Es ist frustrierend und leider auch beängstigend zu erkennen, dass Deutschland zurzeit von Politikern regiert wird, die offensichtlich weder den Mut noch das Ziel haben, den Kindern dieser Erde und auch deren Kindern und Enkeln ein Weiterleben auf diesem Planeten zu sichern. Denn darum geht es. Es geht um die Frage: Hat die moderne Zivilisation, wie wir sie heute kennen, noch eine Zukunft? Oder werden wir in 50 Jahren miteinander um knappe Nahrungsmittel streiten, um den Zugang zu Trinkwasser kämpfen und um ein Leben in den noch bewohnbaren Regionen der Erde?

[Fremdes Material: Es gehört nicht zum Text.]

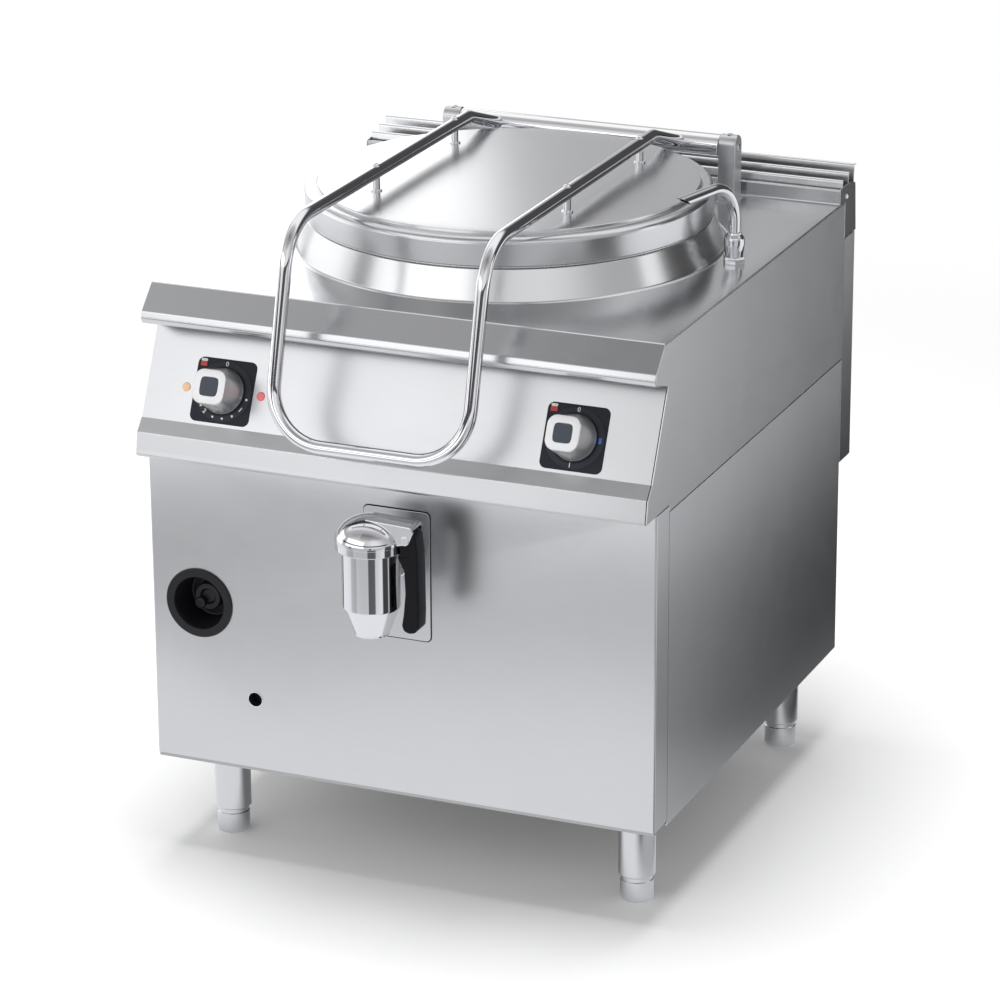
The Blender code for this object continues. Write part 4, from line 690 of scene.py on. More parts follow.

Weil es um diese Frage geht, müssen wir die Riege von Ignoranten, die gerade unsere Zukunft gegen die Wand fährt, leider dazu zwingen, dass sie handelt. Wir haben schon "Fridays for Future", "Scientists for Future" und "Entrepreneurs for Future", das ist toll. Jetzt brauchen wir noch "Teachers for Future", "Hipster for Future", "Doctors for Future", "Spielerfrauen for Future", anders gesagt: Wir brauchen jede und jeden, und der Freitag ist bitteschön geblockt. Das wird anstrengend und verlangt einen langen Atem. Aber nochmal: Wollen wir uns von einer Riege von Ignoranten unsere Zukunft zerstören lassen? Also.